Vox accosts performers and music fans with a very sharp pencil and forces them, under duress, to answer six questions. This week, Cyrus Bolooki pitches in and speaks his mind.

1. What is your favorite album?
My favorite record is Enema of the State by Blink-182.

2. Which album do you wish would spontaneously combust?
This is hard. There’s so much bad music out there. The one thing I wish I never experienced growing up was the Spice Girls.

3. What’s the best live show you’ve ever seen?
Green Day, and it doesn’t matter what show. Any show on their American Idiot tour when we were there with them.

4. What is your favorite make-out album?
Jimmy Eat World’s Clarity. Love that record.

5. What band is so last year?
Can I say Spice Girls again? Just get them out of here, please. Let them all marry soccer stars. Just don’t do music.

6. Build your dream band.
James Hetfield from Metallica on guitar, but not on vocals because Michael Jackson would sing. Travis (Barker) from Blink on drums. Flea from Red Hot Chili Peppers on bass. For lead guitar, I would split it into two shows and do Les Claypool, and if I could bring him back from the dead, Dimebag Darrell in the second show. So pretty hardcore metal with Michael Jackson singing.

Following the split, the group again partnered with Drive-Thru Records for From the Screen to Your Stereo II, its second collection of movie cover songs. And earlier this year, NFG released Tip of the Iceberg, a hardcore-tinged EP, on Bridge Nine Records.

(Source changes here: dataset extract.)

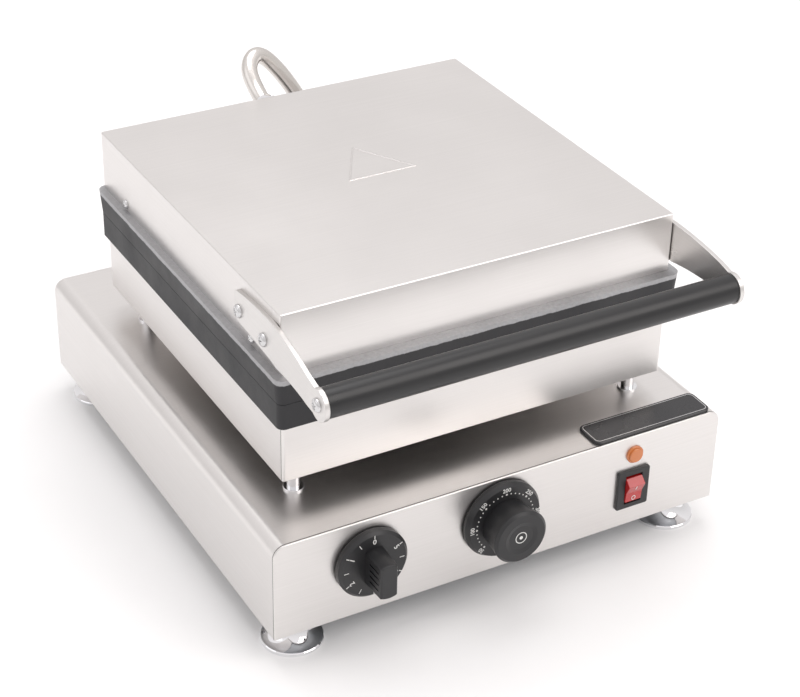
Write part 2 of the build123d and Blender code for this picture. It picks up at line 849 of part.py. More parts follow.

Last month, the band found a new permanent home: Epitaph Records, a legendary punk-rock label run by Bad Religion guitarist Brett Gurewitz.

“We were able to pick exactly where we wanted to go,” says New Found Glory drummer Cyrus Bolooki. “Some people might think it’s weird and see it as a step down, but in Epitaph, we found a label where they know what they’re doing.”

Still, the guys don’t see their time apart from a major label as stressful. Instead, it provided them time to write a new album and start a new tour. “One of the good things about our career in general is that we did things by ourselves even in the beginning,” Bolooki says.

All five members play a role in the songwriting process, and they used the time to reconnect with their roots and take advantage of newfound freedom. They also brought in a close friend, former Blink-182 bassist Mark Hoppus, to produce their new album, which is set for release in February via Epitaph.

“It was the first time in a while that we’ve had a fresh set of ears,” Bolooki says. “We had basically produced ourselves, and we didn’t have anyone there to really throw in fresh ideas.” Because of the relationship they formed on tour, they asked Hoppus to advise them.

In an ever-changing music scene that often finds bands breaking up after only a few years, the way NFG works together provides the band with staying power. “We’ve always based our career on touring, and we’ve never waited for labels to come in and make us huge,” Bolooki says. “We’re going to do what we need to do to stay relevant. We’re still the same people that we were 11 years ago.”

Remembering where they came from, Bolooki says, is one of the major ways they stay levelheaded. Being able to joke around and have fun keeps them from feeling the pressure many other bands do.

“We don’t force ourselves to make up new kinds of music,” Bolooki says. “New bands worry about what they have to sound like. We’re like, ‘Screw that, sound like yourselves.’ True fans are going to stay around that way.”